--- start RAW DATA ---

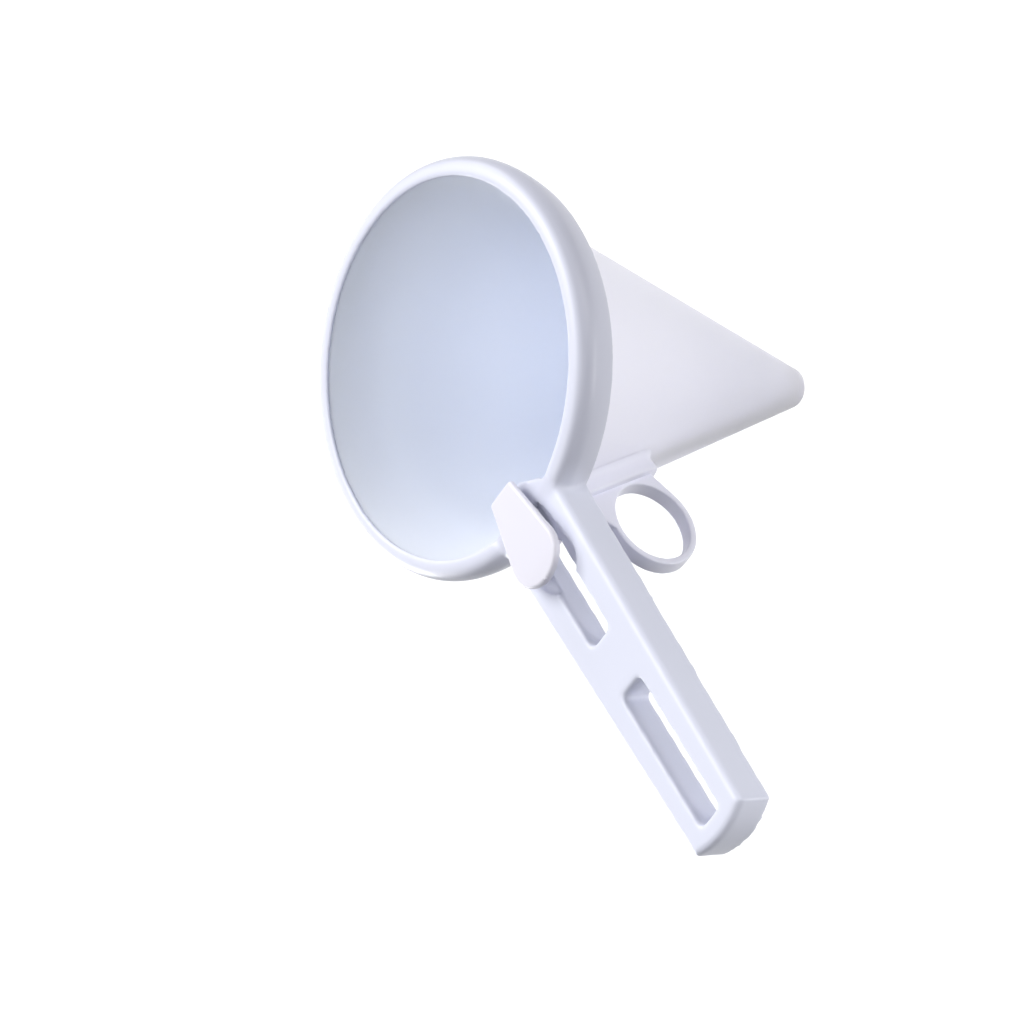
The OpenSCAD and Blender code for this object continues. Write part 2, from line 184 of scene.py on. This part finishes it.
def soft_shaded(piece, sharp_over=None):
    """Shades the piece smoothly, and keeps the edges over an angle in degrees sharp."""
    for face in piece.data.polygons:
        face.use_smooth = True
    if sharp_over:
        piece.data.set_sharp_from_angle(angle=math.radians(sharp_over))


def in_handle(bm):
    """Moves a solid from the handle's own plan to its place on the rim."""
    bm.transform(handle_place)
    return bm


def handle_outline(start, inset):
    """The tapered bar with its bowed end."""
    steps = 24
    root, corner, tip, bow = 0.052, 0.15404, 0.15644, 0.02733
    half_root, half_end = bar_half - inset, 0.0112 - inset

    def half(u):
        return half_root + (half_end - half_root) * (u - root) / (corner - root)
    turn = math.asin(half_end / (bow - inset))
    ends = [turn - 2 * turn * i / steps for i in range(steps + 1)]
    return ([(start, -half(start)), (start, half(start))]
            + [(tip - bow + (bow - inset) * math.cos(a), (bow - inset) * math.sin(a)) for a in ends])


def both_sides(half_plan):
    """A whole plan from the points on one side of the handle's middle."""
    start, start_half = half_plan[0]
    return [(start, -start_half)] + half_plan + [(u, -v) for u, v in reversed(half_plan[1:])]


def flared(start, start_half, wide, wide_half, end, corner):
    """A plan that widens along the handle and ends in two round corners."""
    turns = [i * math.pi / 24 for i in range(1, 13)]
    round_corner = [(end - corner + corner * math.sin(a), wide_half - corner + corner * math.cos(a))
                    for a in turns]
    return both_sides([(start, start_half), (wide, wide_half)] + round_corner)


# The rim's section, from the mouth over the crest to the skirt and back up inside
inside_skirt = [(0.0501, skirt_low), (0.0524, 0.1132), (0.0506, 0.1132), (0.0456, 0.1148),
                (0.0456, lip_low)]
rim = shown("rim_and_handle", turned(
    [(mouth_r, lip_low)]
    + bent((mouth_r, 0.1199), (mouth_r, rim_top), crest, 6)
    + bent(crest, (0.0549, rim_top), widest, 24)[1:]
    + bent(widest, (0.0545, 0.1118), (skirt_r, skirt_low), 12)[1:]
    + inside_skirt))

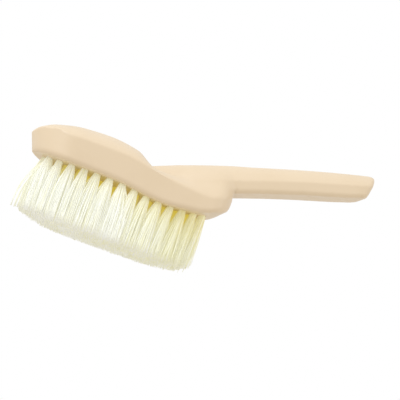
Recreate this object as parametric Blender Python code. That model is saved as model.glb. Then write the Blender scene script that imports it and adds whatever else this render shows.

--- end RAW DATA ---

Copy all the records above exactly, missing none.

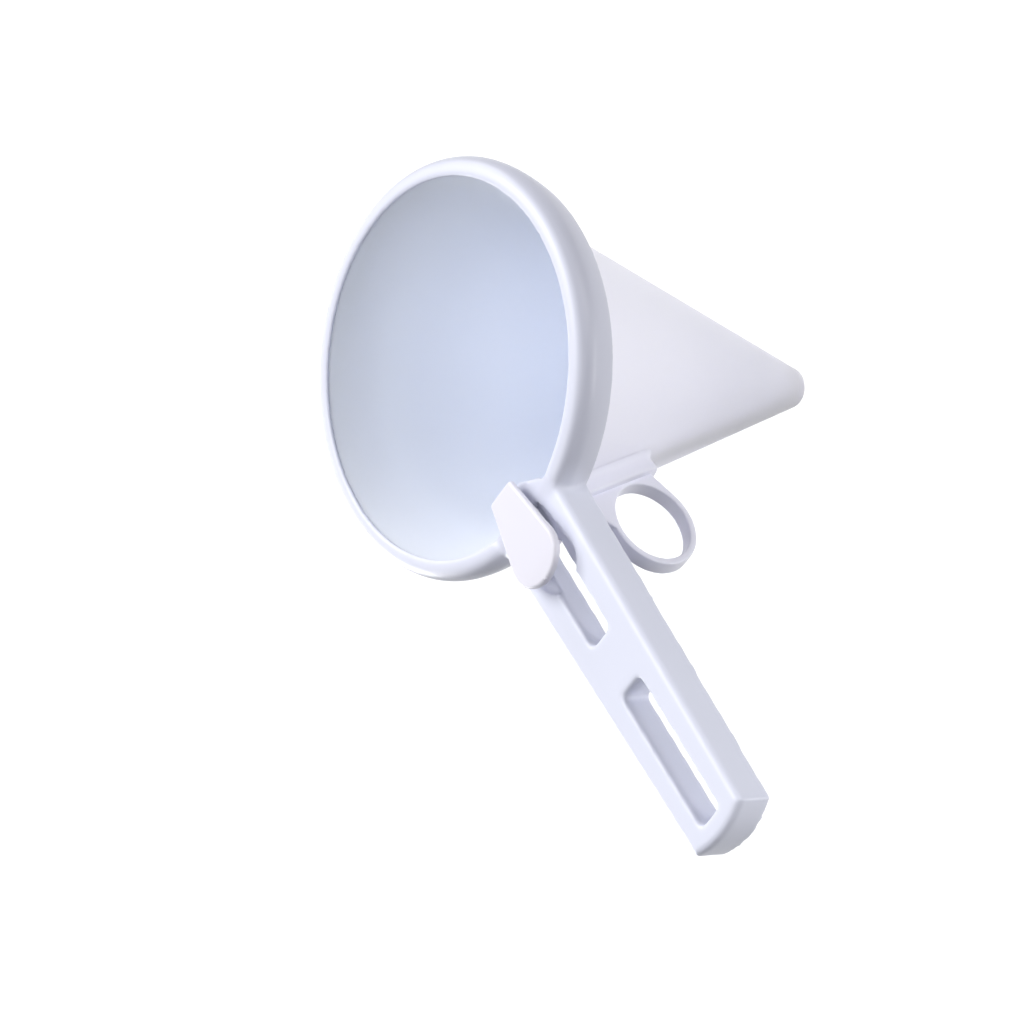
The OpenSCAD and Blender code for this object continues. Write part 2, from line 184 of scene.py on. This part finishes it.
def soft_shaded(piece, sharp_over=None):
    """Shades the piece smoothly, and keeps the edges over an angle in degrees sharp."""
    for face in piece.data.polygons:
        face.use_smooth = True
    if sharp_over:
        piece.data.set_sharp_from_angle(angle=math.radians(sharp_over))


def in_handle(bm):
    """Moves a solid from the handle's own plan to its place on the rim."""
    bm.transform(handle_place)
    return bm


def handle_outline(start, inset):
    """The tapered bar with its bowed end."""
    steps = 24
    root, corner, tip, bow = 0.052, 0.15404, 0.15644, 0.02733
    half_root, half_end = bar_half - inset, 0.0112 - inset

    def half(u):
        return half_root + (half_end - half_root) * (u - root) / (corner - root)
    turn = math.asin(half_end / (bow - inset))
    ends = [turn - 2 * turn * i / steps for i in range(steps + 1)]
    return ([(start, -half(start)), (start, half(start))]
            + [(tip - bow + (bow - inset) * math.cos(a), (bow - inset) * math.sin(a)) for a in ends])


def both_sides(half_plan):
    """A whole plan from the points on one side of the handle's middle."""
    start, start_half = half_plan[0]
    return [(start, -start_half)] + half_plan + [(u, -v) for u, v in reversed(half_plan[1:])]


def flared(start, start_half, wide, wide_half, end, corner):
    """A plan that widens along the handle and ends in two round corners."""
    turns = [i * math.pi / 24 for i in range(1, 13)]
    round_corner = [(end - corner + corner * math.sin(a), wide_half - corner + corner * math.cos(a))
                    for a in turns]
    return both_sides([(start, start_half), (wide, wide_half)] + round_corner)


# The rim's section, from the mouth over the crest to the skirt and back up inside
inside_skirt = [(0.0501, skirt_low), (0.0524, 0.1132), (0.0506, 0.1132), (0.0456, 0.1148),
                (0.0456, lip_low)]
rim = shown("rim_and_handle", turned(
    [(mouth_r, lip_low)]
    + bent((mouth_r, 0.1199), (mouth_r, rim_top), crest, 6)
    + bent(crest, (0.0549, rim_top), widest, 24)[1:]
    + bent(widest, (0.0545, 0.1118), (skirt_r, skirt_low), 12)[1:]
    + inside_skirt))

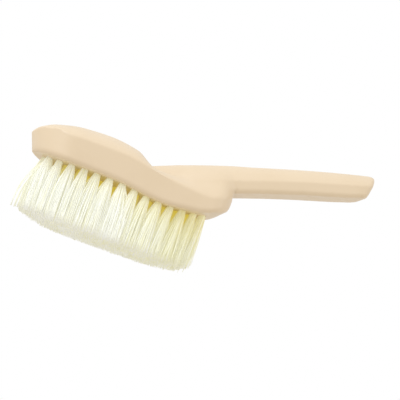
Recreate this object as parametric Blender Python code. That model is saved as model.glb. Then write the Blender scene script that imports it and adds whatever else this render shows.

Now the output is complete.